May 08, 2025 - Sale 2703

Sale 2703 - Lot 45

Price Realized: $ 3,500
?Final Price Realized includes Buyer’s Premium added to Hammer Price
Estimate: $ 2,500 - $ 3,500
JAMES AGEE & WALKER EVANS.
Let Us Now Praise Famous Men.

Three Tenement Families. Text by James Agee. Illustrated with 31 reproductions of Evans' evocative photographs of the Great Depression. 8vo, silver-stamped black boards; photo-pictorial dust jacket, very fine condition; housed in a custom clamshell box of brown morroco and cloth, titled in gilt on the spine. Roth 108; Parr/Badger I 144; Auer 293. FIRST EDITION, SIGNED BY JAMES AGEE.
Boston: Houghton Mifflin Company, 1941

This copy is inscribed and presented by James Agee to his friend, photographer Florence Meyer Homolka on the front free endpaper, " Flo, with love - Jim, December 11, 1948."

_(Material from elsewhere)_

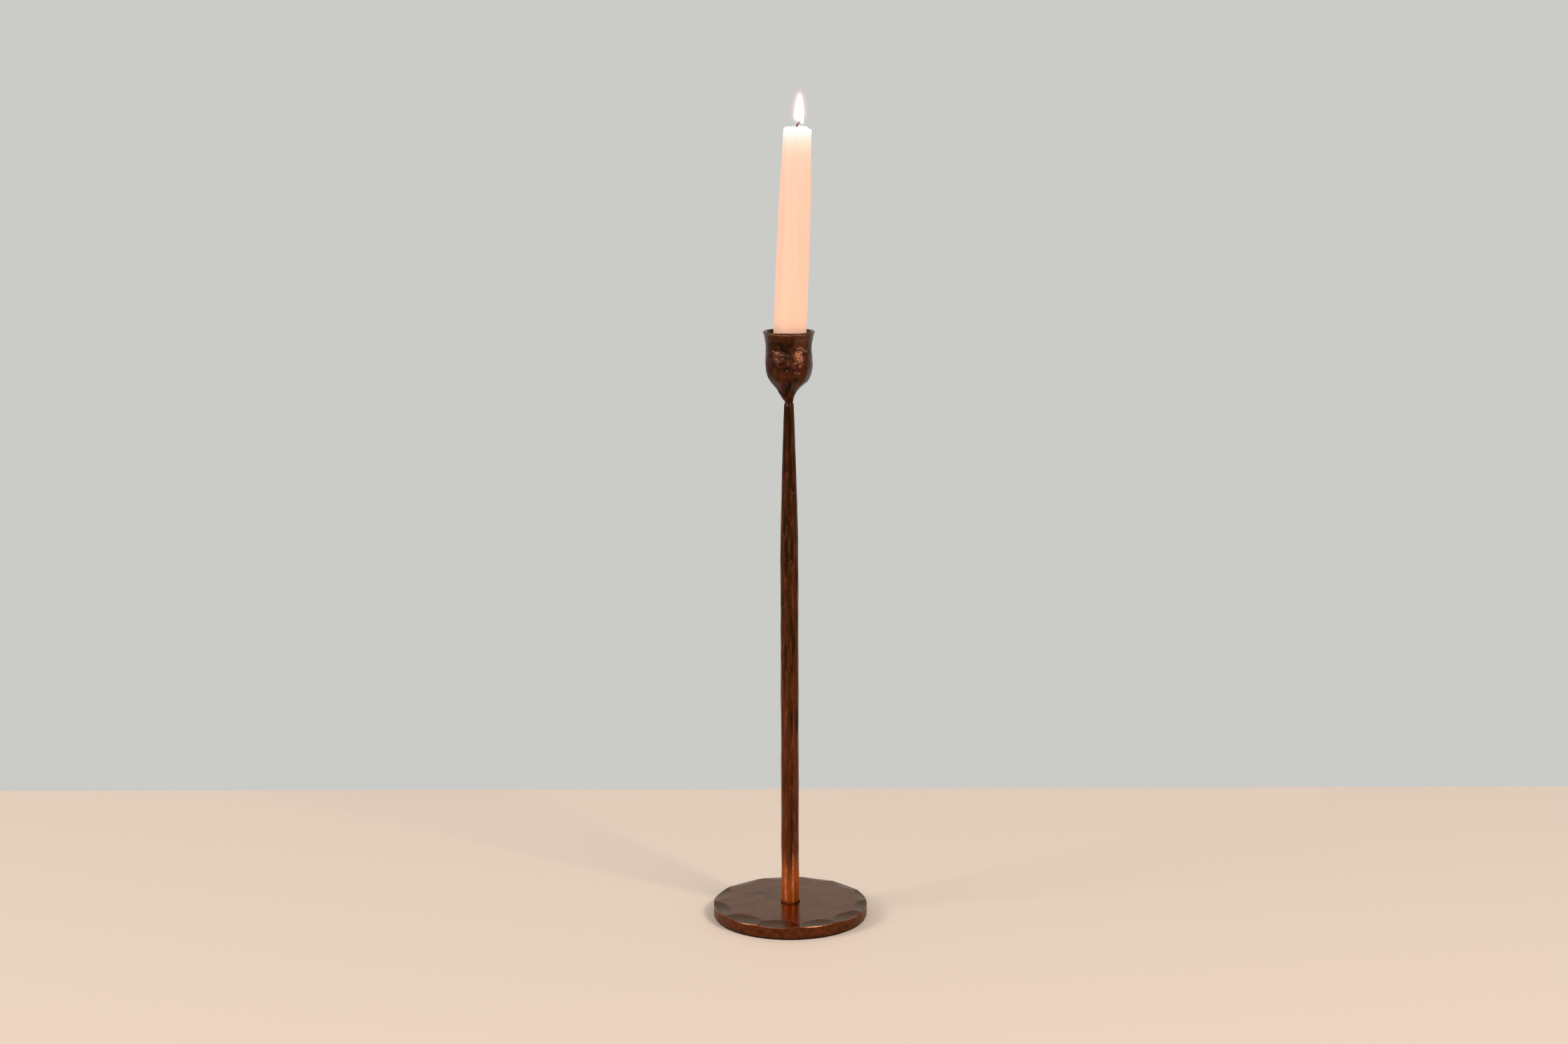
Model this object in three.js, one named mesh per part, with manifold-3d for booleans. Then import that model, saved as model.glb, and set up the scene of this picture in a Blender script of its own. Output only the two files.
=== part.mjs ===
// Tall forged candlestick: a hammered round foot plate on felt, an eight-sided forged stem,
// a tulip-shaped candle cup, and the burnt-down dinner candle that leans in it.
// Millimetres, +Z up. The origin is the centre of the felt pad's underside.

import * as THREE from 'three';
import { mergeVertices } from 'three/addons/utils/BufferGeometryUtils.js';
import Module from 'manifold-3d';

// Foot plate, a thick steel disc whose upper edge is hammered all round
const plateDiameter = 105;
const plateThickness = 8.3;
const plateEdgeBevel = 0.6;
const plateSides = 112;
// The hammer has a slightly domed round face
const hammerDomeRadius = 140;
const hammerFaceDiameter = 44;
const hammerLength = 20;
// Each blow on the rim: the direction it lies in, in degrees from +X, and how deep it went
const rimBlows = [
  [14, 0.6], [41, 0.65], [68, 0.5], [98, 0.45], [129, 0.6], [161, 0.65],
  [197, 0.9], [230, 0.95], [259, 1.25], [292, 0.7], [321, 0.9], [349, 0.75],
];

// Felt pad glued under the plate
const padThickness = 1.2;
const padInset = 0.8;

// Stem, a bar forged to eight sides and drawn down to a thin neck
const stemNeckHeight = 354;
const stemFootAcross = 12.1;
const stemBarAcross = 11.6;
const stemShoulderAcross = 7.5;
const stemNeckAcross = 6;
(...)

Florence Meyer Homolka was born in New York City, January 22, 1911, the eldest daughter of Eugene Meyer, financier and publisher of the Washington Post, and Elizabeth (Ernst) Meyer. She studied dance and acting in Paris and Berlin, associating with artists; she once played her violin in the studio of Constantin Brancusi. In Berlin, she met and married the noted actor, Oskar Homolka. The couple left Berlin in 1939, spent a few years in London, were part of the New York acting and literary circle, and in 1943, settled in Pacific Palisades. During her Paris years she met Man Ray, and living close to him in the Los Angeles area, became his student of photography. "Man Ray is my revered teacher, and I am proud when he tells me that I am following in his footsteps as a photographer," she noted.

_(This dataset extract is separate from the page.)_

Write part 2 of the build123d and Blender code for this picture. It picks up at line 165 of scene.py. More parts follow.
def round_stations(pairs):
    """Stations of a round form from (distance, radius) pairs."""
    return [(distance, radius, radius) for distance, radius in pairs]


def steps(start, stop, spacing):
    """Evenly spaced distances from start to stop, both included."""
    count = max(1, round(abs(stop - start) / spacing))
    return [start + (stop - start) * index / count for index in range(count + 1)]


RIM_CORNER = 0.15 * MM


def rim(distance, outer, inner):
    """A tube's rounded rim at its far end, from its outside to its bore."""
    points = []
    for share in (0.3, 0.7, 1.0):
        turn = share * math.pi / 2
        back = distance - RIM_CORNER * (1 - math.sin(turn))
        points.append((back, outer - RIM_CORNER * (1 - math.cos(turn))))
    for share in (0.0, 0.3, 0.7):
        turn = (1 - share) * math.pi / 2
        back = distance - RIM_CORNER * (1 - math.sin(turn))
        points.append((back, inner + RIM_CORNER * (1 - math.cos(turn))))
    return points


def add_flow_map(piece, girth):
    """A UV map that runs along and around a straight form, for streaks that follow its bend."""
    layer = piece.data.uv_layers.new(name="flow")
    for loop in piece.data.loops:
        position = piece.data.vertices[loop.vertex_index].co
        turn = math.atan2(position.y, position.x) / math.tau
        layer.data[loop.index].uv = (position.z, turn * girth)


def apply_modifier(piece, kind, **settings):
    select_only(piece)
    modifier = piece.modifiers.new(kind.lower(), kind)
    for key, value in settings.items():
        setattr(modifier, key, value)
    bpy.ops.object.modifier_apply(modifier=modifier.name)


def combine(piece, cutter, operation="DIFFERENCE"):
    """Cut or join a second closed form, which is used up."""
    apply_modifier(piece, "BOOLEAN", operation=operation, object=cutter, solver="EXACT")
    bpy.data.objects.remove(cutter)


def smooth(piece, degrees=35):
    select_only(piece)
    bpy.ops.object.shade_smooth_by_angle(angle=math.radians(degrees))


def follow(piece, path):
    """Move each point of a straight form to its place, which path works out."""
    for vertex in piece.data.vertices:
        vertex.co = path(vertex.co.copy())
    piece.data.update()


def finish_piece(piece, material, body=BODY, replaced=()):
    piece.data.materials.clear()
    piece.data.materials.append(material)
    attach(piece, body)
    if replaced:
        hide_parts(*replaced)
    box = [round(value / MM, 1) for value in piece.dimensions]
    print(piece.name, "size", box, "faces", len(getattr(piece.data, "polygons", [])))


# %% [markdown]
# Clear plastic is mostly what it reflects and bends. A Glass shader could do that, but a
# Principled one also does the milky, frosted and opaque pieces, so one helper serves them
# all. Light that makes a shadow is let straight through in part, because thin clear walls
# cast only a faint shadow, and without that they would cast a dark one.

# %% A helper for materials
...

With her connection to Hollywood, she worked as a photographer on several film sets, and after her divorce in 1946, she returned to New York. She regularly sold her portraits for publication; among her sitters were: Judy Garland, Humphrey Bogart and Lauren Bacall, Thomas Mann, Vladimir Horowitz, Arnold Schoenberg, Christopher Isherwood, Edward Steichen, Brassaï, Man Ray, and for Charlie Chaplin she made over 150 photographs on the set of Limelight. Among her friends were Walker Evans and James Agee; she made portraits of both. For Agee's posthumously published, Pulitzer Prize-winning novel, A Death in the Family, one of Homolka's portraits was used on the dust jacket. Florence Homolka died in Los Angeles, November 27, 1962.